Robert McAfee Brown was a friend of Wiesel and wrote Elie Wiesel: Messenger to All Humanity to process his own thoughts, engage with Wiesel's thinking, and inspire others to read and engage with Wiesel's own works. First published in 1983, this book grapples with the horrors of the Holocaust without overshadowing or speaking over Jewish survivors. Brown writes with care and sensitivity and does not shy away from the true magnitude of the tragedy and suffering. As he says in the introduction, "Although we cannot enter Elie Wiesel's world, we can let him enter ours." This text lets Wiesel enter our world and allows us to learn from him through the eyes, ears, and heart of a friend.
Review Quotes
"...Brown asserts the centrality of the Holocaust to any modern theology. No theology that ignores Auschwitz is relevant. What kind of God is it Who could allow such events to occur? How can we conceive of a God Who permits the burning of children? Especially in the second half of his book, we see that Brown and Wiesel are engaged in a similar struggle, to maintain belief while eschewing comfortable pieties and confronting the worst horrors of our time." --American Jewish History
"Brown's excellent concept of story... adds to his analytical understanding of what Wiesel means.
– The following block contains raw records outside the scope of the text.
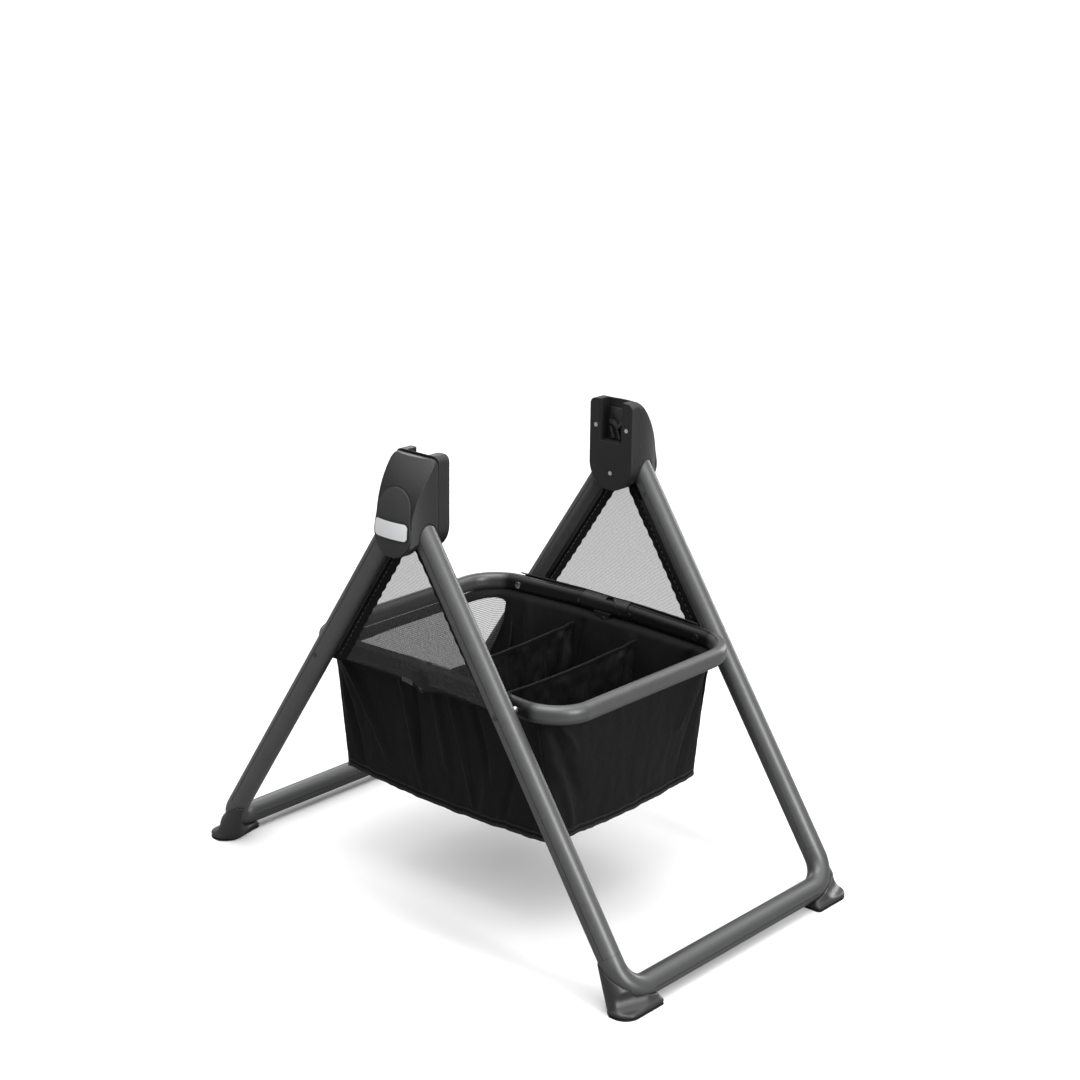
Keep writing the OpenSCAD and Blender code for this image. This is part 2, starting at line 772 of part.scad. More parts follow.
// fabric wall across the basket
module divider(y) {
    low = basket_z + cloth + 4;
    color("#1c1d1f") translate([0, y + 1.5, 0]) rotate([90, 0, 0]) linear_extrude(3)
        polygon([[-basket_half_x(low), low], [basket_half_x(low), low],
                 [basket_half_x(divider_top), divider_top], [-basket_half_x(divider_top), divider_top]]);
}

// stiff board that keeps the floor of the basket flat
module basket_floor_board() {
    half_x = basket_floor_x - 8;
    half_y = basket_floor_y - 8;
    color("#101010") translate([-half_x, -half_y, basket_z + cloth + 0.3])
        cube([2 * half_x, 2 * half_y, 2.5]);
}

// three-sided net between the legs, from the hub down to the rim
module mesh_panel(side) {
    edge = (tube_r + rail_proud + 0.6) / cos(splay);
    top_z = 558;
    low_z = 386;
    color("#a9abac") on_side(side) along_x(mesh_x - 0.6, mesh_x + 0.6) polygon([
        for (p = [[-1, low_z], [-1, top_z], [1, top_z], [1, low_z]])
            [p[0] * (pivot_y + (pivot_z - p[1]) * tan(splay) - edge), p[1]]
    ]);
}

// woven band on the outer side of the rim, below the mesh, clear of the hinge pins' heads
module side_band(side) {
    low = 356;
    high = 387;
    half_len = 138;
    color("#6a6b6d") on_side(side) along_x(band_x, band_x + band_t)
        translate([-half_len, low]) square([2 * half_len, high - low]);
}

module side_label() {
    gap = 0.1;
    label_t = 0.8;
    color("#8a8b8d") on_side(LEFT) along_x(band_x + band_t + gap, band_x + band_t + gap + label_t)
        translate([14, 353]) square([22, 8]);
}

inner_plate(LEFT);  // left_inner_plate
inner_plate(RIGHT);  // right_inner_plate
socket_housing(LEFT);  // left_socket_housing
socket_housing(RIGHT);  // right_socket_housing
outer_shell(LEFT);  // left_outer_shell
outer_shell(RIGHT);  // right_outer_shell
cover_plate(LEFT);  // left_cover_plate
cover_plate(RIGHT);  // right_cover_plate
badge(LEFT);  // left_badge
badge(RIGHT);  // right_badge
catch_ribs(LEFT);  // left_catch_ribs
catch_ribs(RIGHT);  // right_catch_ribs
hub_screw_set(LEFT);  // left_hub_screws
hub_screw_set(RIGHT);  // right_hub_screws
leg_pivot_pins(LEFT);  // left_leg_pivot_pins
leg_pivot_pins(RIGHT);  // right_leg_pivot_pins
leg(LEFT);  // front_left_leg
leg(RIGHT);  // front_right_leg
leg_plug(LEFT);  // front_left_leg_plug
leg_plug(RIGHT);  // front_right_leg_plug
keder_rail(LEFT);  // front_left_keder_rail
keder_rail(RIGHT);  // front_right_keder_rail
ground_tube();  // front_ground_tube
foot(LEFT);  // front_left_foot
foot(RIGHT);  // front_right_foot
foot_pads();  // front_foot_pads
front_rim_stub_pins();
rear_leg(LEFT);  // rear_left_leg
rear_leg(RIGHT);  // rear_right_leg
at_rear() leg_plug(LEFT);  // rear_left_leg_plug
at_rear() leg_plug(RIGHT);  // rear_right_leg_plug
at_rear() keder_rail(LEFT);  // rear_left_keder_rail
at_rear() keder_rail(RIGHT);  // rear_right_keder_rail
at_rear() ground_tube();  // rear_ground_tube
at_rear() foot(LEFT);  // rear_left_foot
at_rear() foot(RIGHT);  // rear_right_foot
at_rear() foot_pads();  // rear_foot_pads
rear_rim_pivot_pins();
rim_tube(false);  // front_rim_tube
front_knuckle(LEFT);  // front_left_knuckle
front_knuckle(RIGHT);  // front_right_knuckle
knuckle_screws();  // front_knuckle_screws
front_rim_rivets();
at_rear() rim_tube(true);  // rear_rim_tube
rear_knuckle(LEFT);  // rear_left_knuckle
rear_knuckle(RIGHT);  // rear_right_knuckle
at_rear() knuckle_screws();  // rear_knuckle_screws
rim_hinge_pins();
storage_basket();
rear_mesh_window();
divider(front_divider_y);  // front_divider
divider(rear_divider_y);  // rear_divider
basket_floor_board();
mesh_panel(LEFT);  // left_mesh_panel
mesh_panel(RIGHT);  // right_mesh_panel
side_band(LEFT);  // left_side_band
side_band(RIGHT);  // right_side_band
side_label();
plug_screws();  // front_plug_screws
at_rear() plug_screws();  // rear_plug_screws
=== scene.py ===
# %% [markdown]
# # A folding stand for a carry-cot, step by step
# The stand has two moulded hubs on splayed tube legs, a folding basket rim between them and a
# sewn storage basket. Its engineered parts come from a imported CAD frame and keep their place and
# shape. This lesson gives them finishes and makes what plain solids can't show: soft moulded feet,
# nets, bands and the sewn basket. Everything is in metres, front at -Y, with the floor at 0.

# %% load the frame
import json
import math
import bmesh
import bpy
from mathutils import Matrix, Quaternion, Vector, noise


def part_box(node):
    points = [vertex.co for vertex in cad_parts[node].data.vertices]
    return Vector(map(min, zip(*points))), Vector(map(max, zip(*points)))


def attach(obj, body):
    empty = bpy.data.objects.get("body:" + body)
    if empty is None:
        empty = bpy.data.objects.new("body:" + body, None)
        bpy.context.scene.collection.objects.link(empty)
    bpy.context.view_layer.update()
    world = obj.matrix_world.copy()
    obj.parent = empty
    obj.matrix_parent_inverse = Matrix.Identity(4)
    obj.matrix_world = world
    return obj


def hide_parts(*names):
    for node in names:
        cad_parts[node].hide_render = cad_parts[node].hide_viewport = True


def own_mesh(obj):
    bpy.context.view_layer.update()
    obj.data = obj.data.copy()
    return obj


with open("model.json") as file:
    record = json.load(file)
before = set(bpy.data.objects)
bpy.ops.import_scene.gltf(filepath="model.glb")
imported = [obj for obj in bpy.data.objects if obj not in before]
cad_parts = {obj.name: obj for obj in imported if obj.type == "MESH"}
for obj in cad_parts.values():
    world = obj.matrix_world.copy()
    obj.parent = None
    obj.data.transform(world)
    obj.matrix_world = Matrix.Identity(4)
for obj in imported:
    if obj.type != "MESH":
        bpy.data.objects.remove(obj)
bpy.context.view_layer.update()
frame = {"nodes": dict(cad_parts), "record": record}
MM = 0.001
for body, members in frame["record"]["behaviour"]["bodies"].items():
    print(body, "carries", len(members), "nodes")

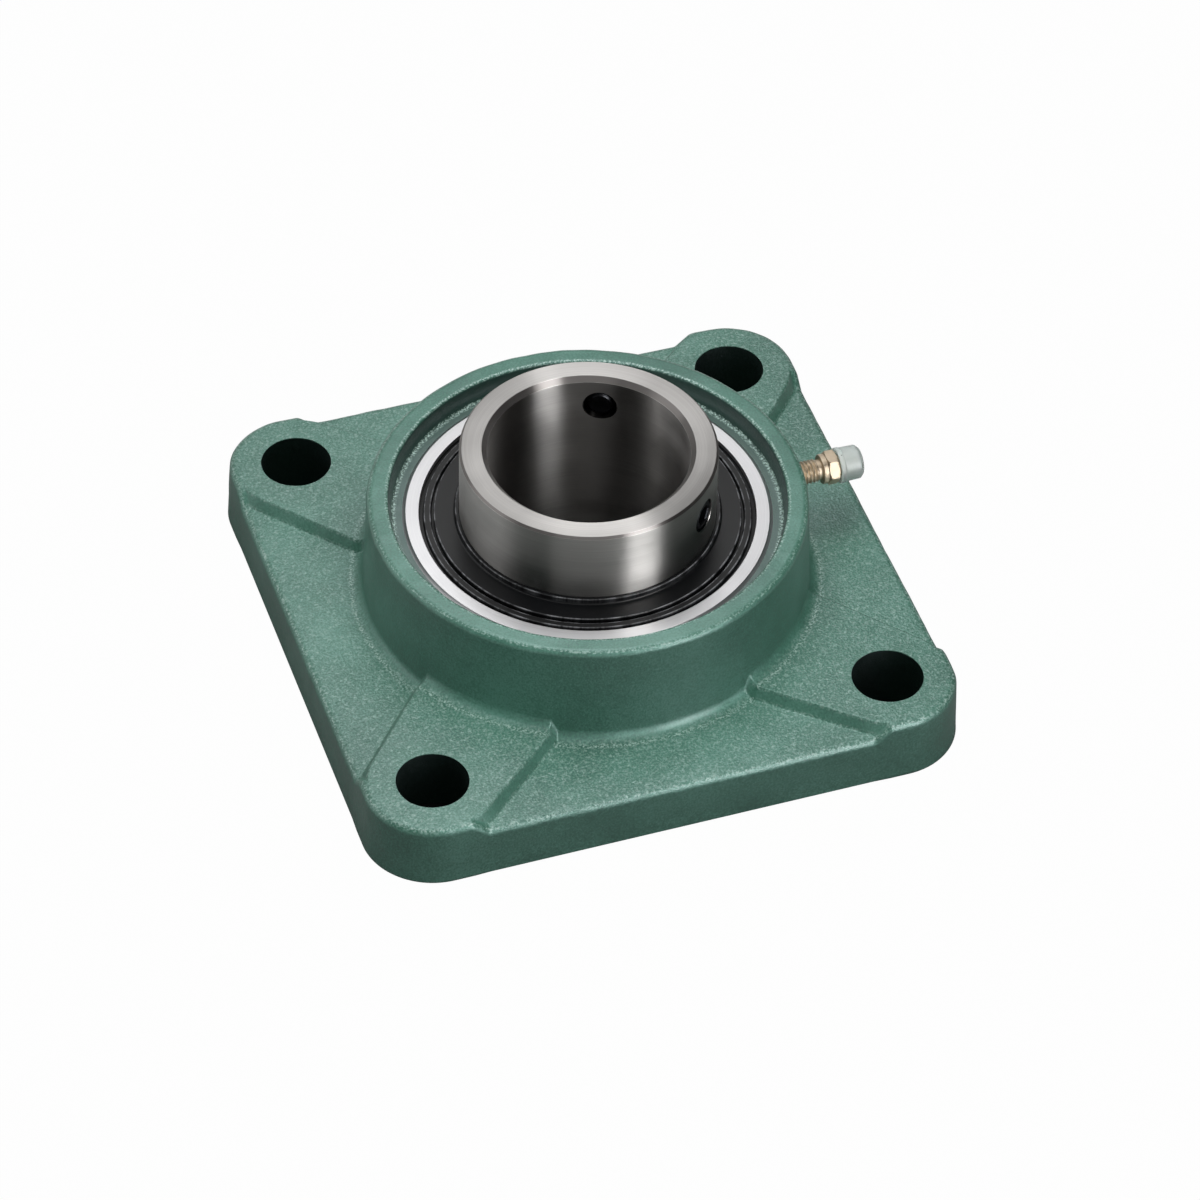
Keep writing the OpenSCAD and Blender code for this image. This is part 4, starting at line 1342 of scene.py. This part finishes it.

His new book about Wiesel is a treasure." --National Catholic Reporter
"Professor of Theoloy and Ethics at the Pacific School of Religion and Protestant member of the U.S. Holocaust Memorial Council, Robert McAfee Brown uses his excellent literary and theological skills to lead the reader on a series of challenging journeys through and beyond the complex world of Wiesel." --Theology Today
"[A]n insightful and often impassioned account of Elie Wiesel's themes, preoccupations and development. . . .Traces his moral and spiritual journey as it is reflected through his work and his biography." --The New York Times
"Brown, a Protestant theologian, ecumenical, versatile, and sympathetic, approaches his subject well aware of the paradoxes and impossibilities involved: the inadequacy of language to convey the experience and the impossibility of remaining silent about it; the persistence of hope and faith in defiance of reason and experience; the meaning of madness and laughter." --Choice
About the Author
Robert McAfee Brown (1920--2001) was professor of religious studies at Stanford University and a Protestant member of the U.S. Holocaust Memorial Council.